В дверь постучали. На пороге появилась молодая женщина в военной форме:
— Товарищ Краснов? Военврач третьего ранга Зорина. Направлена в вашу экспедицию приказом санитарного управления.
Я с удивлением разглядывал нового врача. Тонкое интеллигентное лицо, короткая стрижка, внимательные серые глаза. Совсем молодая, но держится уверенно.
— Мария Сергеевна, — представилась она. — Два года работала в геологических партиях. Опыт полевой медицины имеется.
— Располагайтесь в штабном вагоне, — кивнул я. — Завтра утром отправляемся.
Глушков проводил ее задумчивым взглядом:
— Толковый врач. И характер есть. В прошлом году целую геологическую партию от тифа спасла.
Остаток дня прошел в хлопотах. Я встречался с местным начальством, получал последние метеосводки, проверял готовность состава. Рихтер доложил, что все системы в порядке:
— Можем выходить хоть сейчас. Паровоз перебрали, платформы укрепили.
Вечером в штабном вагоне собрался весь командный состав экспедиции. Над картами склонились Рихтер, Лапин, Кудряшов. Островский раскладывал какие-то схемы. Зорина изучала список медикаментов. Глушков в углу пыхтел папиросой.
— До места около трехсот верст, — я обвел карандашом конечную точку маршрута. — Самый сложный участок. Дорога неважная, места глухие.
— Справимся, — уверенно произнес Лапин. — Не такое проходили.
За окном догорал осенний день.

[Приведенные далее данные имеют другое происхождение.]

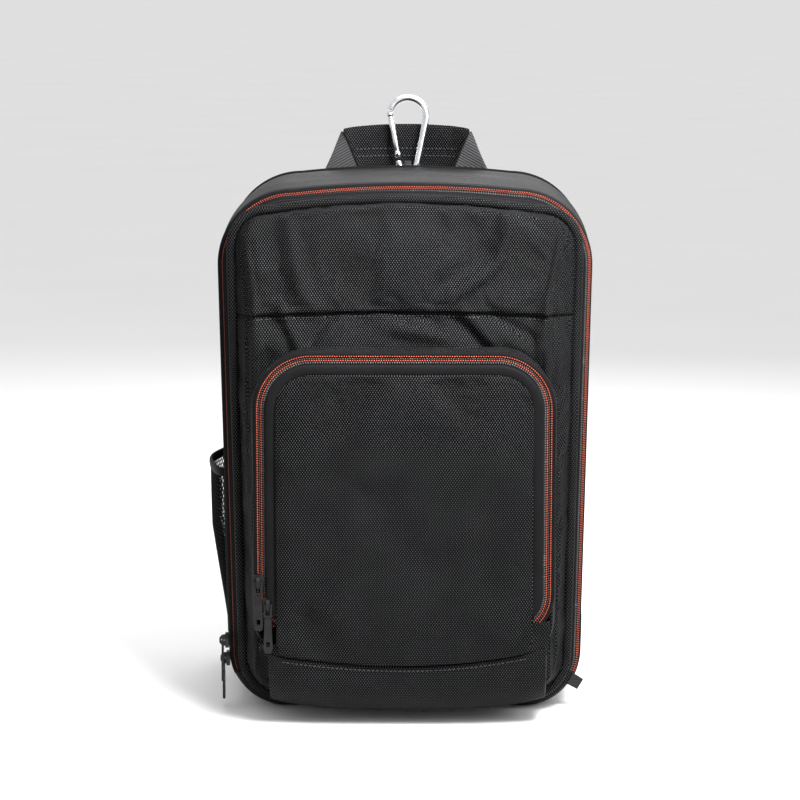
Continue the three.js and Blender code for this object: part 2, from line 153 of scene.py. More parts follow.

В сумерках по путям сновали станционные рабочие, перекликались маневровые паровозы. Завтра нам предстоял финальный бросок к месту, где, я точно знал, нас ждало большое открытие.
Утро началось с обхода состава. Я проверял каждую мелочь, от крепления станков до запасов продовольствия. В голове крутились слова Глушкова о слежке. Нельзя допустить ни единой ошибки.
У вагона-лаборатории столкнулся с Зориной. Она как раз осматривала помещение, выделенное под медпункт.
— Тесновато, — заметила она сухо. — И освещение никуда не годится. Как тут операцию делать в случае чего?
— А вы собираетесь оперировать в пути? — я невольно усмехнулся.
Она вскинула на меня серые глаза, в которых мелькнуло что-то похожее на возмущение:
— Не вижу ничего смешного, товарищ начальник. На буровой всякое случается. Вот в прошлом году в Уренгойской партии…
— Хорошо-хорошо, — прервал я ее. — Что нужно, распорядимся.
— Для начала нужны дополнительные лампы. И перегородку здесь установить. Это вам не шутки — человеческие жизни.